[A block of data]
** begin **

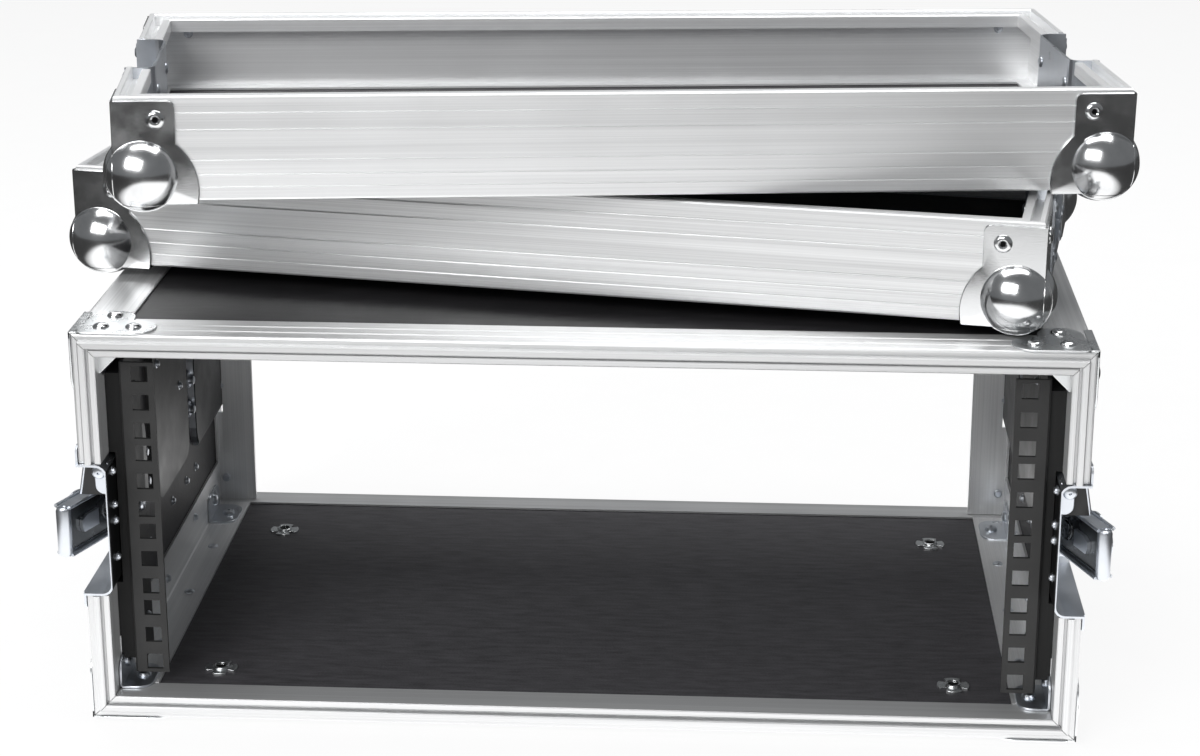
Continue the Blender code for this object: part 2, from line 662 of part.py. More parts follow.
def plate_outline(top):
    """A ball corner's plate on one side face: (along, up) from the lid's corner edge."""
    edge = -PLATE_OUT
    start = math.degrees(math.asin((edge - LOBE_CENTRE[1]) / LOBE_RADIUS))
    stop = math.degrees(math.acos((PLATE_WIDTH - LOBE_CENTRE[0]) / LOBE_RADIUS))
    points = [(edge, edge)] + arc(LOBE_CENTRE, LOBE_RADIUS, start, stop, 6)
    corner = 4 * MM
    points += arc((PLATE_WIDTH - corner, top - corner), corner, 0, 90, 3)
    points.append((edge, top))
    return points


def bottom_outline():
    """The plate on the lid's outer face: a rounded fan from the corner."""
    edge = -PLATE_OUT
    start = math.degrees(math.asin((edge - BOTTOM_LOBE_CENTRE) / BOTTOM_LOBE_RADIUS))
    centre = (BOTTOM_LOBE_CENTRE, BOTTOM_LOBE_CENTRE)
    return [(edge, edge)] + arc(centre, BOTTOM_LOBE_RADIUS, start, 90 - start, 9)


def foot_cone(place, direction):
    """The flare where the ball runs out into one of its plates; direction points off the plate."""
    low, high = PLATE_OUT - 0.4 * MM, PLATE_OUT + 1.5 * MM
    top_radius = math.sqrt(BALL_RADIUS ** 2 - (BALL_INSET + high) ** 2)
    centre = place(BALL_INSET, BALL_INSET, BALL_INSET) + direction * (BALL_INSET + (low + high) / 2)
    mesh = bmesh.new()
    turn = Vector((0, 0, 1)).rotation_difference(direction).to_matrix().to_4x4()
    bmesh.ops.create_cone(mesh, cap_ends=True, segments=26, radius1=BALL_FOOT, radius2=top_radius - 0.2 * MM,
                          depth=high - low, matrix=Matrix.Translation(centre) @ turn)
    return mesh


def make_ball_corner(name, corner_x, corner_y, mats):
    """A pressed ball corner: a ball over the lid's corner and a plate on each of its three faces."""
    def place(a, b, w):
        return Vector((corner_x * (HALF_W - a), corner_y * (HALF_H - b), w))
    outside, inside = -PLATE_OUT, 3 * MM
    ball = bmesh.new()
    bmesh.ops.create_uvsphere(ball, u_segments=26, v_segments=17, radius=BALL_RADIUS,
                              matrix=Matrix.Translation(place(BALL_INSET, BALL_INSET, BALL_INSET)))
    obj = solid(name, ball, mats["chrome"])
    top = LID_HEIGHT - 2 * MM
    join(obj, prism(plate_outline(top), outside, inside, lambda a, w, b: place(a, b, w)))
    join(obj, prism(plate_outline(top), outside, inside, lambda b, w, a: place(a, b, w)))
    join(obj, prism(bottom_outline(), outside, inside, place))
    for direction in ((corner_x, 0, 0), (0, corner_y, 0), (0, 0, -1)):
        join(obj, foot_cone(place, Vector(direction)))
    reach = 90 * MM
    combine(obj, box_mesh((-GAP, -GAP, -GAP), (reach, reach, reach), place))
    smooth_round(obj)
    return obj


def make_catch_dish(name, side, mats):
    """Half dish in the lid's short side, open at the rim, with the catch that the latch draws on."""
    def place(out, along, up):
        return Vector((side * out, up, LID_HEIGHT - along))
    dish = make_dish(name, place, 0.8 * MM, LID_HEIGHT - CATCH_FLOOR, CATCH_CORNER, mats)
    low = (DISH_BACK - 0.5 * MM, 8 * MM, -13 * MM)
    join(dish, box_mesh(low, (DISH_BACK + 3 * MM, 12 * MM, 13 * MM), place))
    join(dish, box_mesh((DISH_BACK + 2.4 * MM, 8 * MM, -13 * MM), (DISH_BACK + 4 * MM, 16 * MM, 13 * MM),
                        place))
    return dish


def make_lid(name, matrix, mats):
    frame = empty(f"{name}_frame", matrix)
    ring = solid(f"{name}_wall", lid_ring_mesh(), mats["aluminium"])
    low, high = PANEL_INSET, LID_LEDGE - GAP
    half_x, half_y = HALF_W - PANEL_INSET, HALF_H - PANEL_INSET
    panel = solid(f"{name}_panel", box_mesh((-half_x, -half_y, low), (half_x, half_y, high)),
                  mats["laminate"])
    pieces = [ring, panel]
    half = DISH_HALF + DISH_SHEET + GAP
    for side_name, side in SIDES.items():
        floor = CATCH_FLOOR - DISH_SHEET - GAP
        out = sorted((side * (DISH_BACK - DISH_SHEET - GAP), side * (HALF_W + 9 * MM)))
        combine(ring, box_mesh((out[0], -half, floor), (out[1], half, LID_HEIGHT + 9 * MM)))
        pieces.append(make_catch_dish(f"{name}_catch_{side_name}", side, mats))
    for end_name, corner_y in ENDS.items():
        for side_name, corner_x in SIDES.items():
            pieces.append(make_ball_corner(f"{name}_ball_{end_name}_{side_name}", corner_x, corner_y, mats))
    for piece in pieces:
        piece.parent = frame


def make_lids(mats):
    lower = Matrix.Translation(LOWER_AT) @ Matrix.Rotation(LOWER_YAW, 4, "Z")
    tilt = Matrix.Rotation(UPPER_TILT, 4, TILT_AXIS)
    upper = Matrix.Translation(UPPER_AT) @ tilt @ Matrix.Rotation(UPPER_YAW, 4, "Z")
    make_lid("lid_lower", lower, mats)
    make_lid("lid_upper", upper, mats)


def main():
    for obj in list(bpy.data.objects):
        bpy.data.objects.remove(obj)
    mats = make_materials()
    make_panels(mats)
    make_frames(mats)
    make_edge_angles(mats)
    make_floor_angles(mats)
    make_rack_rails(mats)
    make_handles(mats)
    make_latches(mats)
    make_lids(mats)
    bpy.context.view_layer.update()


main()
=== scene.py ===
"""Looks of the rack case: materials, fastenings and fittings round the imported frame. In metres."""
import math
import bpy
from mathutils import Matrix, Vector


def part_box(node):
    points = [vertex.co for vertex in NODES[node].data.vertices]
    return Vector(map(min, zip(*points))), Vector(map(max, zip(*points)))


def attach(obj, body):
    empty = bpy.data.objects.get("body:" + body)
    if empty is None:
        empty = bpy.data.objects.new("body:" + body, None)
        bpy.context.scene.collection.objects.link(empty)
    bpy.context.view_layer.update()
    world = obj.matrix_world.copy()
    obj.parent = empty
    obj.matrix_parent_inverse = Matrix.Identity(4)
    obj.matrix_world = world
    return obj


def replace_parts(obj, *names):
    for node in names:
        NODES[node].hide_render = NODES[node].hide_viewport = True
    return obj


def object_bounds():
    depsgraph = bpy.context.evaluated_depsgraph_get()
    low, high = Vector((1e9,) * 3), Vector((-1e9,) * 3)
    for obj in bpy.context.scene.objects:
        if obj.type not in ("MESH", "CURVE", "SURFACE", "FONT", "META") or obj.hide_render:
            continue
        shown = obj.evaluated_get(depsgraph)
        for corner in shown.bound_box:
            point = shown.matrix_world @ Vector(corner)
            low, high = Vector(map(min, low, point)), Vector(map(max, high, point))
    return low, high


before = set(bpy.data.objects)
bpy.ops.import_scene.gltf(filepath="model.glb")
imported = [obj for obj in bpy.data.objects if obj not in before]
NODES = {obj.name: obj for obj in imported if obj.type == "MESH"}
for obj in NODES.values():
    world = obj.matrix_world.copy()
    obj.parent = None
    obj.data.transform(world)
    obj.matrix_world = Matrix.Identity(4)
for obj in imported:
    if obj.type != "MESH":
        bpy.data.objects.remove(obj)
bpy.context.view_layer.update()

import bmesh
import bpy
from mathutils import Matrix, Vector

MM = 0.001
UP = Vector((0, 0, 1))

SIDES = {"left": -1, "right": 1}
ENDS = {"front": -1, "rear": 1}
LEVELS = {"bottom": -1, "top": 1}
LIDS = ("lid_lower", "lid_upper")

# Camera
CAMERA_AT = Vector((0.0839, -1.3961, 0.6285))
CAMERA_YAW = 0.0498
CAMERA_PITCH = 0.307
CAMERA_ROLL = 0.0029
CAMERA_LENS = 77.04
CAMERA_SENSOR = 36
CAMERA_SHIFT = (-0.0181, -0.0544)

# Case, read from the frame
HALF_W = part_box("edge_angle_bottom_right")[1].x
HALF_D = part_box("rear_rail_top")[1].y
CASE_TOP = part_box("front_rail_top")[1].z
CASE_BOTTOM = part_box("front_rail_bottom")[0].z
FLOOR_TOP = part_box("panel_bottom")[1].z
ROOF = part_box("panel_top")[0].z
WALL_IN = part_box("panel_right")[0].x
WALL_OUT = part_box("panel_right")[1].x
DISH_REAR, DISH_FACE = (corner.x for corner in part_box("latch_front_right_dish"))
RACK_RAIL_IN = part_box("rack_rail_right")[1].x
PAN_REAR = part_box("handle_pan_right")[0].x
PAN_FACE = WALL_OUT + 1.5 * MM
HANDLE_MID = sum(corner.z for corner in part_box("handle_pan_right")) / 2
FLANGE_LOW, FLANGE_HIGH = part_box("floor_angle_right")

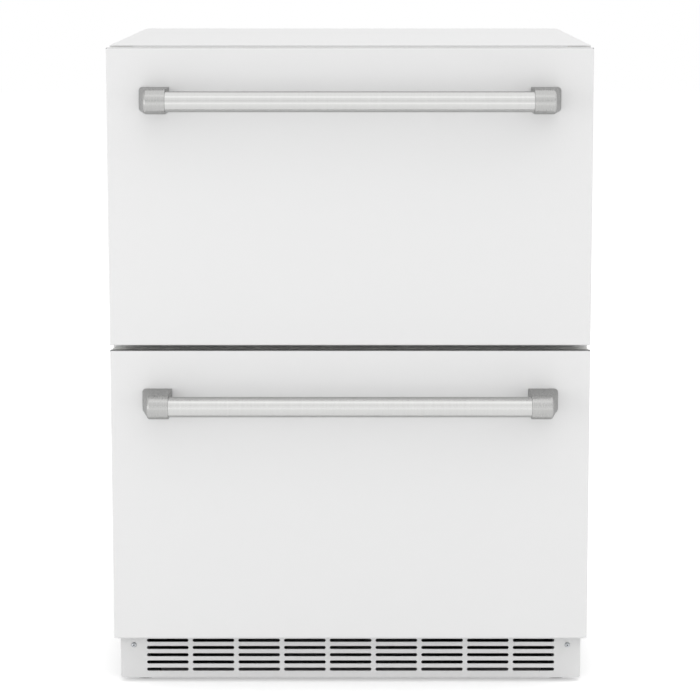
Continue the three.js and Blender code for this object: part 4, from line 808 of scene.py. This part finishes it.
def fan_rotor(name, node, body, centre, way, hub_radius, hub_depth, reach, width, pitch):
    """Five curved blades on a hub that starts at the centre and goes that way along the axis."""
    way = Vector(way)
    turn = Matrix.Translation(centre) @ way.to_track_quat("Z", "Y").to_matrix().to_4x4()
    shape = bmesh.new()
    bmesh.ops.create_cone(shape, cap_ends=True, segments=40, radius1=hub_radius, radius2=hub_radius,
                          depth=hub_depth, matrix=Matrix.Translation((0, 0, hub_depth / 2)))
    round_edges(shape, edges_at(shape, 2, hub_depth), hub_radius * hub_round, 4)
    for blade in range(5):
        made = bmesh.ops.create_grid(shape, x_segments=6, y_segments=6, size=0.5)["verts"]
        for v in made:
            out, across = v.co.x + 0.5, v.co.y
            radius = hub_radius * blade_foot + (reach - hub_radius * blade_foot) * out
            spread = width * (0.72 + 0.28 * out) * across
            tilt = math.radians(pitch) * (1.25 - 0.35 * out)
            sweep = math.radians(72 * blade) + 0.24 * out + spread * math.cos(tilt) / radius
            rise = spread * math.sin(tilt) + blade_cup * math.cos(math.pi * across)
            v.co = (radius * math.cos(sweep), radius * math.sin(sweep), hub_depth / 2 + rise)
    blades = [f for f in shape.faces if len(f.verts) == 4 and f.calc_area() < 0.0001
              and all(v.co.xy.length > hub_radius * 0.9 for v in f.verts)
              and any(v.co.xy.length > hub_radius * 1.02 for v in f.verts)]
    bmesh.ops.solidify(shape, geom=blades, thickness=blade_sheet)
    bmesh.ops.transform(shape, matrix=turn, verts=shape.verts)
    bmesh.ops.recalc_face_normals(shape, faces=shape.faces)
    finish_piece(shape, name, body, black_nylon, [node], 40)


low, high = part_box("condenser_fan_rotor")
fan_rotor("condenser_swept_rotor", "condenser_fan_rotor", "condenser_fan",
          (low.x, (low.y + high.y) / 2, (low.z + high.z) / 2), (1, 0, 0), 0.024, high.x - low.x, 0.0645,
          0.030, 32)
low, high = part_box("evaporator_fan_rotor")
fan_rotor("evaporator_swept_rotor", "evaporator_fan_rotor", "evaporator_fan",
          ((low.x + high.x) / 2, high.y, (low.z + high.z) / 2), (0, -1, 0), 0.015, high.y - low.y, 0.0405,
          0.018, 32)

# ---------------------------------------------------------------- drip tray and cord gland
# The tray under the evaporator's drain is moulded black polypropylene, and sits over the warm
# compressor, where the water dries off. The nylon gland clips into the cover: the cord is left out.
soften("drip_tray", 0.0006, black_nylon)
low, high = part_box("power_cord_gland")
shape = bmesh.new()
middle = ((low.x + high.x) / 2, (low.z + high.z) / 2)
flange, flange_round, hole_radius = (high.x - low.x) / 2, 0.001, 0.0062
gland_steps = ((flange - flange_round - hole_radius, 0), (0.0006, -0.0012), (0.0014, 0.0010),
               (0.0004, -0.0055))
bmesh.ops.create_circle(shape, cap_ends=True, segments=40, radius=flange,
                        matrix=Matrix.Translation((middle[0], low.y, middle[1])) @ upright)
grown = bmesh.ops.extrude_face_region(shape, geom=shape.faces[:])["geom"]
bmesh.ops.translate(shape, verts=verts_of(grown), vec=(0, high.y - low.y, 0))
bmesh.ops.recalc_face_normals(shape, faces=shape.faces)
round_edges(shape, edges_at(shape, 1, high.y), flange_round, 3)
for face in faces_towards(shape, 1, 1):
    for step, rise in gland_steps:
        bmesh.ops.inset_region(shape, faces=[face], thickness=step, depth=rise)
finish_piece(shape, "cord_gland_ring", "cabinet", black_nylon, ["power_cord_gland"], 40)

# ---------------------------------------------------------------- controls and lamp
# The control housing hangs under the ceiling behind the upper front: moulded white ABS, with a dark
# acrylic display window, two push buttons and a frosted lens over the lamp.
soften("control_housing", 0.001, white_abs)
dark_acrylic = make_material("dark_acrylic_window", "#0E1012", 0.08, 0.02, 0.000002, 0.06, 0.12,
                             IOR=1.49)
window_corner, window_edge, button_round = 0.002, 0.0004, 0.0009
low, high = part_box("control_display")
shape = bmesh.new()
add_block(shape, low, high)
round_edges(shape, edges_along(shape, 1), window_corner, 4)
round_edges(shape, edges_at(shape, 1, low.y), window_edge, 2)
finish_piece(shape, "display_window", "cabinet", dark_acrylic, ["control_display"])

for button in ("warmer", "colder"):
    low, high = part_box(f"button_{button}")
    radius = (high.x - low.x) / 2
    shape = bmesh.new()
    bmesh.ops.create_cone(shape, cap_ends=True, segments=36, radius1=radius, radius2=radius,
                          depth=high.y - low.y, matrix=Matrix.Translation((low + high) / 2) @ upright)
    round_edges(shape, edges_at(shape, 1, low.y), button_round, 4)
    for face in faces_towards(shape, 1, -1):
        bmesh.ops.inset_region(shape, faces=[face], thickness=0.0012)
        bmesh.ops.inset_region(shape, faces=[face], thickness=0.0016, depth=-0.0003)
    finish_piece(shape, f"push_button_{button}", f"{button}_button", white_abs,
                 [f"button_{button}"], 40)

frosted_lens = make_material("frosted_polycarbonate_lens", "#F0F3F5", 0.45, 0.0005, 0.00002, 0.4, 0.55,
                             IOR=1.58, Transmission_Weight=0.5)
low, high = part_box("lamp_lens")
shape = bmesh.new()
add_block(shape, low, high)
ribs, rib_depth = 34, 0.0009
for count in range(1, ribs):
    at = low.x + count * (high.x - low.x) / ribs
    cut_across(shape, 0, at)
    if count % 2:
        for v in (v for v in shape.verts if abs(v.co.x - at) < 1e-5 and abs(v.co.z - low.z) < 1e-5):
            v.co.z += rib_depth
finish_piece(shape, "ribbed_lamp_lens", "cabinet", frosted_lens, ["lamp_lens"], 12)
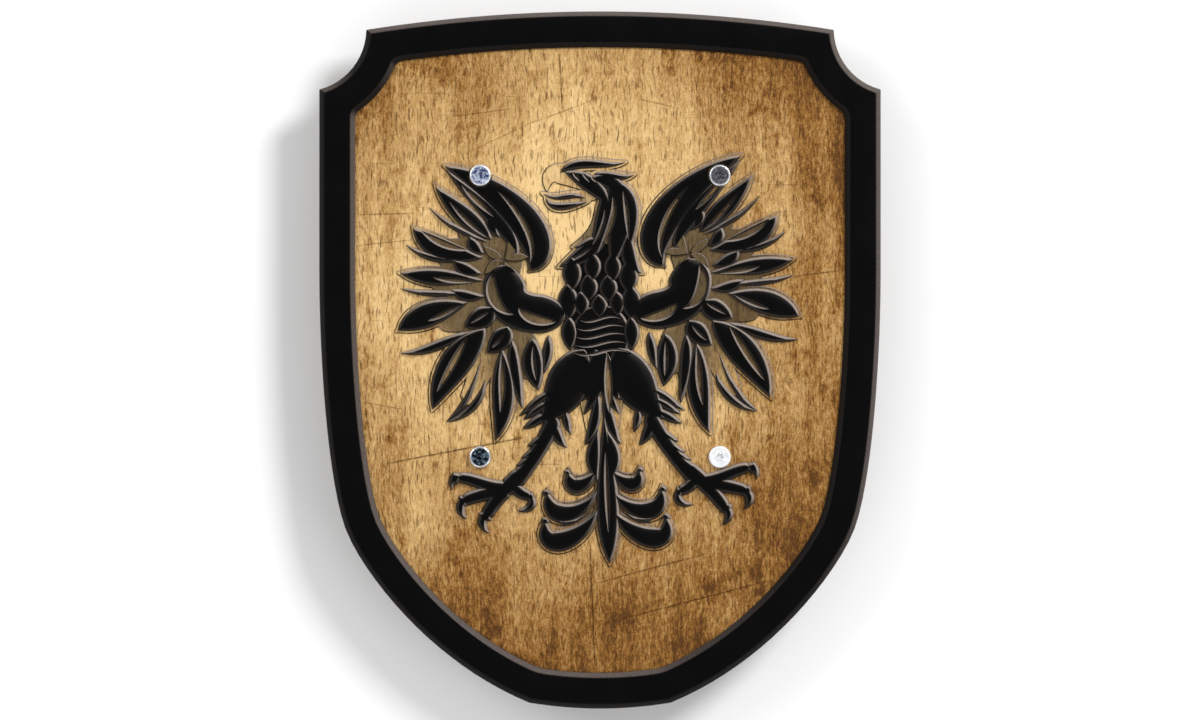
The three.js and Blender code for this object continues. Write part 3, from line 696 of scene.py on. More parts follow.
def mapped(tree, vector, scale, location=(0, 0, 0), turn=0.0):
    return add_node(tree, "ShaderNodeMapping", {
        "Vector": vector, "Scale": scale, "Location": location,
        "Rotation": (0, 0, math.radians(turn)),
    }).outputs["Vector"]


def noise(tree, vector, scale=1.0, detail=2.0, roughness=0.5):
    return add_node(tree, "ShaderNodeTexNoise", {
        "Vector": vector, "Scale": scale, "Detail": detail, "Roughness": roughness,
    }).outputs["Fac"]


def mixed(tree, factor, first, second, blend="MIX"):
    return add_node(tree, "ShaderNodeMix", {0: factor, 6: first, 7: second},
                    data_type="RGBA", blend_type=blend).outputs[2]


def ramp(tree, value, stops):
    made = add_node(tree, "ShaderNodeValToRGB", {"Fac": value})
    elements = made.color_ramp.elements
    while len(elements) < len(stops):
        elements.new(0.5)
    for element, (position, colour) in zip(elements, stops):
        element.position = position
        element.color = colour
    return made.outputs["Color"]


def new_group(name, inputs, outputs):
    """An empty shader node group with these sockets, and its input and output nodes."""
    group = bpy.data.node_groups.new(name, "ShaderNodeTree")
    for label, kind, default in inputs:
        socket = group.interface.new_socket(name=label, in_out="INPUT", socket_type=kind)
        if default is not None:
            socket.default_value = default
    for label, kind in outputs:
        group.interface.new_socket(name=label, in_out="OUTPUT", socket_type=kind)
    return group, group.nodes.new("NodeGroupInput"), group.nodes.new("NodeGroupOutput")


def use_group(tree, name, feeds):
    return add_node(tree, "ShaderNodeGroup", feeds, node_tree=bpy.data.node_groups[name])


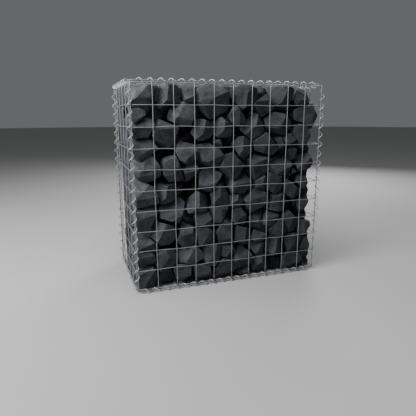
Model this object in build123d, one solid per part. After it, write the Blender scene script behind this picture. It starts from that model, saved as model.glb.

** end **

EXERCISE INSTRUCTIONS
Copy the records above exactly, beginning at the line that contains "make_handles(mats)" and stopping after the line that contains "obj.parent = empty".

SOLUTION BELOW
    make_handles(mats)
    make_latches(mats)
    make_lids(mats)
    bpy.context.view_layer.update()


main()
=== scene.py ===
"""Looks of the rack case: materials, fastenings and fittings round the imported frame. In metres."""
import math
import bpy
from mathutils import Matrix, Vector


def part_box(node):
    points = [vertex.co for vertex in NODES[node].data.vertices]
    return Vector(map(min, zip(*points))), Vector(map(max, zip(*points)))


def attach(obj, body):
    empty = bpy.data.objects.get("body:" + body)
    if empty is None:
        empty = bpy.data.objects.new("body:" + body, None)
        bpy.context.scene.collection.objects.link(empty)
    bpy.context.view_layer.update()
    world = obj.matrix_world.copy()
    obj.parent = empty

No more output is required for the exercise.